Directions: Make an exact copy of all the data.

_____

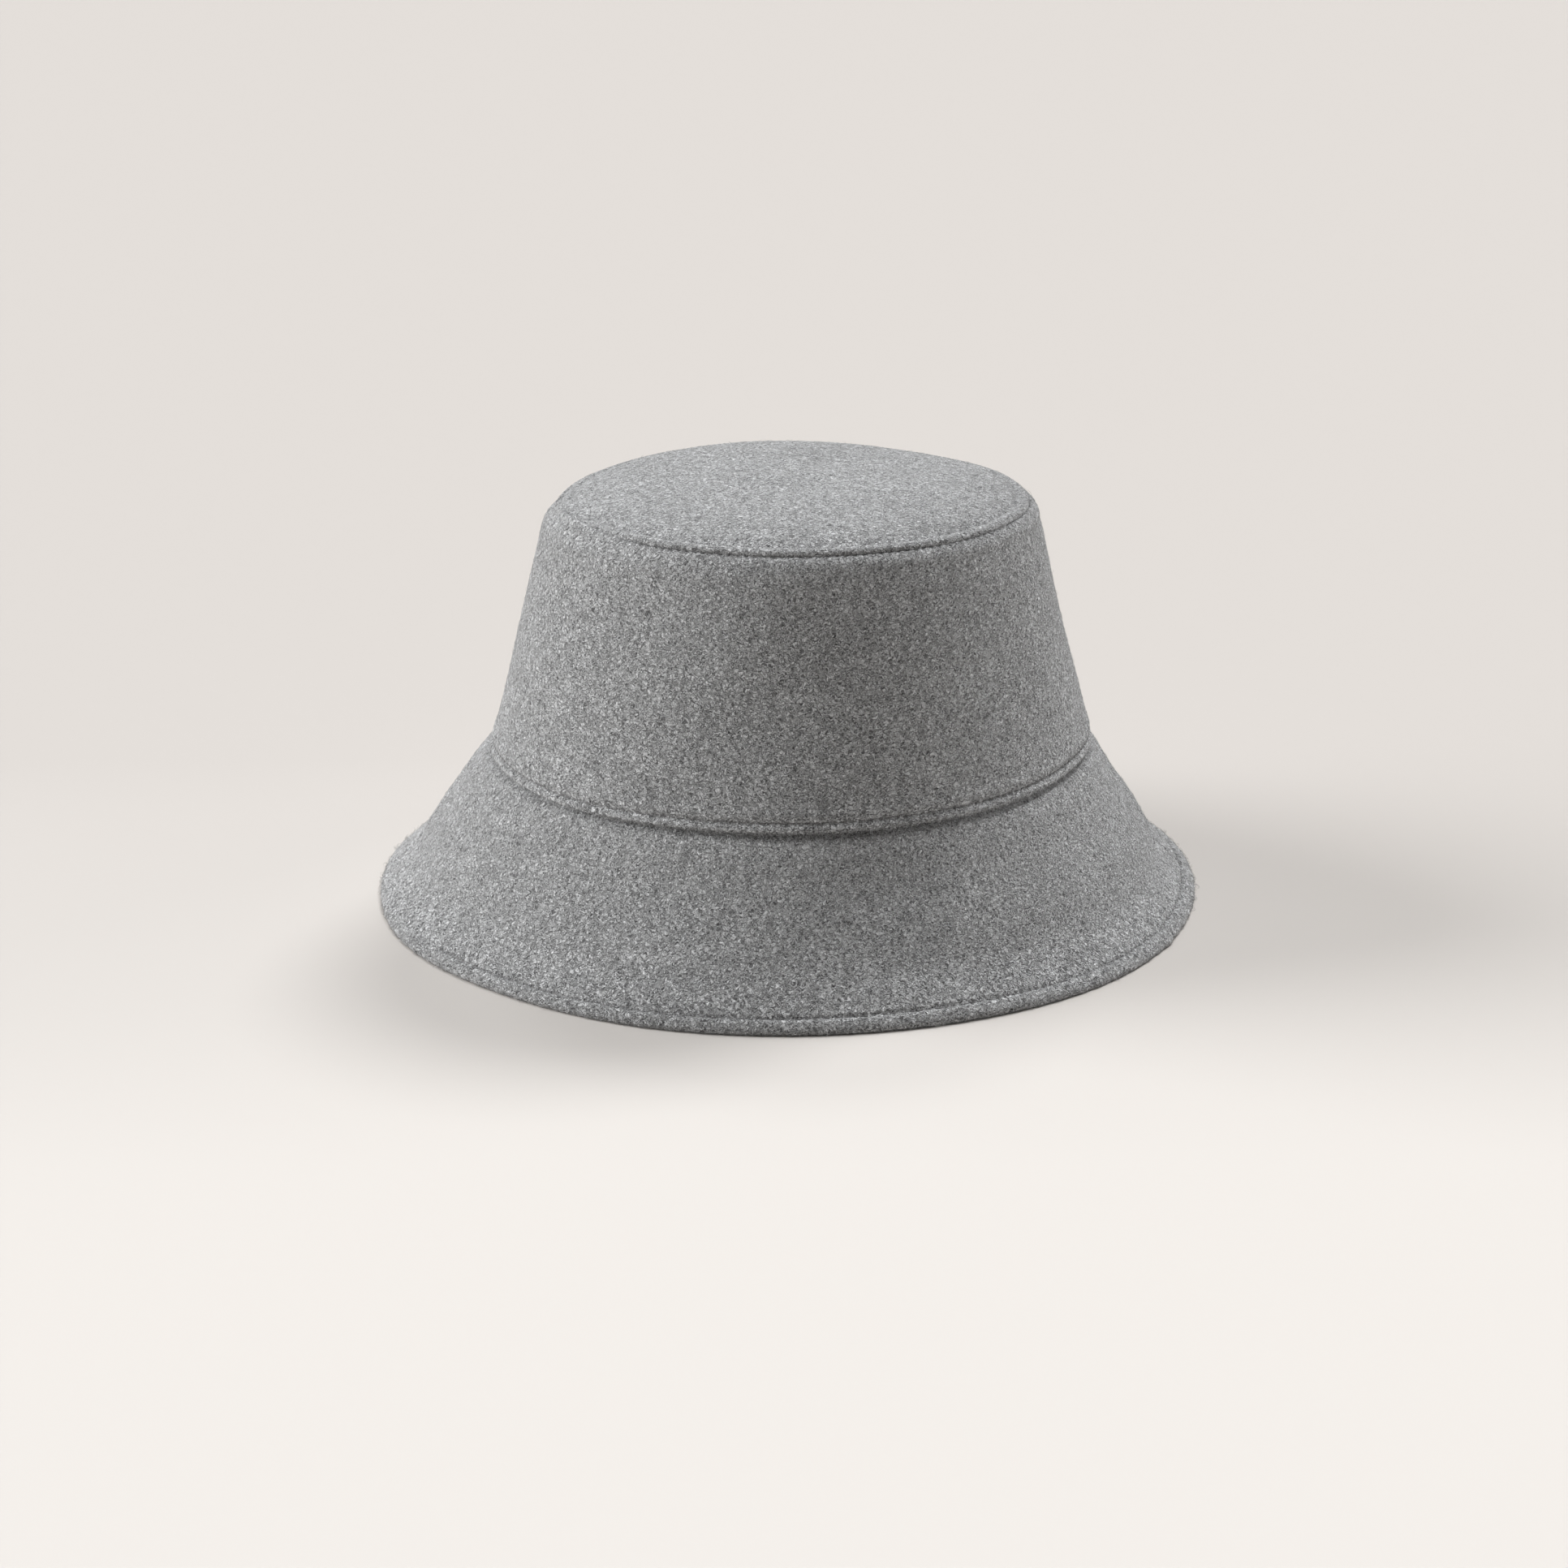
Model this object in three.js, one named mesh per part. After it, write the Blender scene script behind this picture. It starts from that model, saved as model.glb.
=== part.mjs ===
// Grey wool bucket hat, millimetres, +Z up, front towards -Y.
//
// The hat is sewn from flat cut pieces: an oval crown tip, a two-piece crown side, a two-piece
// brim with a top and an under layer, interlinings between them, a loose lining, a sweatband,
// labels and rows of thread. The origin is under the middle of the hat, at the height of the
// brim edge that it stands on.
//
// Every piece is first drawn as a section in a round hat, as (radius, height), and turned about
// Z. makeOval() then makes the hat longer from front to back than it is wide, as a head is.

import * as THREE from 'three';

const v2 = (radius, height) => new THREE.Vector2(radius, height);

// ---- driving dimensions ------------------------------------------------------------------

const ovalExtra = 6.5; // how much longer each radius is towards the front and the back
const ovalFullRadius = 60; // the tip's oval grows from a point to its full size by this radius

const seamRadius = 93.5; // outside of the crown where it meets the brim
const seamHeight = 46;
const waist = { radius: 85.5, height: 74 }; // pull point of the crown side's gentle curve
const shoulder = { radius: 76.5, height: 112 }; // where the side starts to roll over the top
const shoulderRoll = [v2(75.5, 115.8), v2(73.9, 118.7), v2(71.9, 120.3)]; // outside of the roll
const shoulderRollBack = [v2(72.7, 117.5), v2(73.9, 115.1)]; // inside of it, going down
const foldHeight = 117; // where the side's turned-down allowance leaves the roll
const tipRadius = 70.3; // seam between crown side and crown tip
const tipSeamHeight = 120.9;
const tipRings = [68.6, 64, 56, 42, 22]; // radii at which the tip's flats meet
const domeRise = 7.1; // how far the middle of the tip stands over its seam
const domePower = 4.5; // flat in the middle and steep close to the seam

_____

Output below:
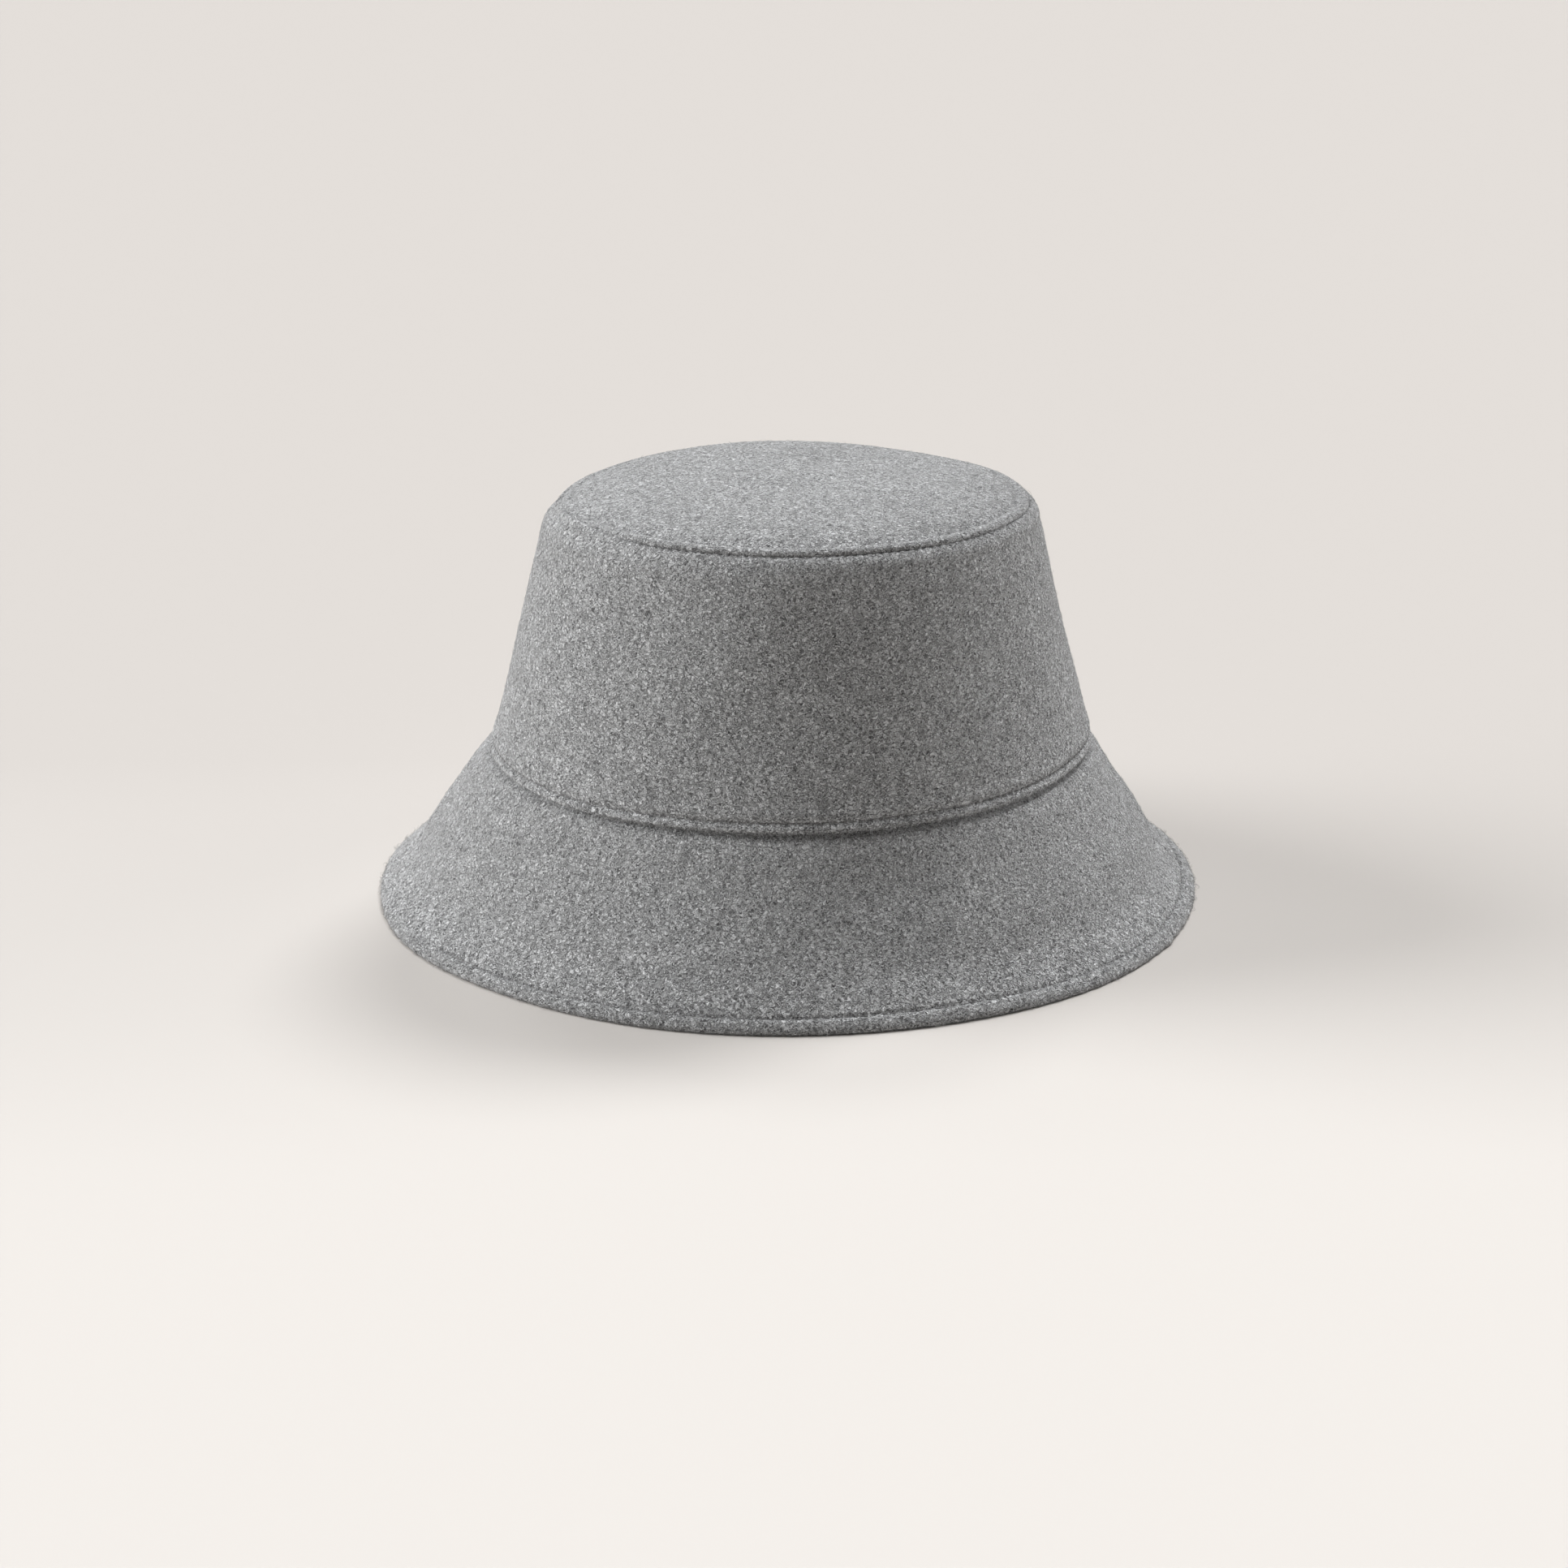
Model this object in three.js, one named mesh per part. After it, write the Blender scene script behind this picture. It starts from that model, saved as model.glb.
=== part.mjs ===
// Grey wool bucket hat, millimetres, +Z up, front towards -Y.
//
// The hat is sewn from flat cut pieces: an oval crown tip, a two-piece crown side, a two-piece
// brim with a top and an under layer, interlinings between them, a loose lining, a sweatband,
// labels and rows of thread. The origin is under the middle of the hat, at the height of the
// brim edge that it stands on.
//
// Every piece is first drawn as a section in a round hat, as (radius, height), and turned about
// Z. makeOval() then makes the hat longer from front to back than it is wide, as a head is.

import * as THREE from 'three';

const v2 = (radius, height) => new THREE.Vector2(radius, height);

// ---- driving dimensions ------------------------------------------------------------------

const ovalExtra = 6.5; // how much longer each radius is towards the front and the back
const ovalFullRadius = 60; // the tip's oval grows from a point to its full size by this radius

const seamRadius = 93.5; // outside of the crown where it meets the brim
const seamHeight = 46;
const waist = { radius: 85.5, height: 74 }; // pull point of the crown side's gentle curve
const shoulder = { radius: 76.5, height: 112 }; // where the side starts to roll over the top
const shoulderRoll = [v2(75.5, 115.8), v2(73.9, 118.7), v2(71.9, 120.3)]; // outside of the roll
const shoulderRollBack = [v2(72.7, 117.5), v2(73.9, 115.1)]; // inside of it, going down
const foldHeight = 117; // where the side's turned-down allowance leaves the roll
const tipRadius = 70.3; // seam between crown side and crown tip
const tipSeamHeight = 120.9;
const tipRings = [68.6, 64, 56, 42, 22]; // radii at which the tip's flats meet
const domeRise = 7.1; // how far the middle of the tip stands over its seam
const domePower = 4.5; // flat in the middle and steep close to the seam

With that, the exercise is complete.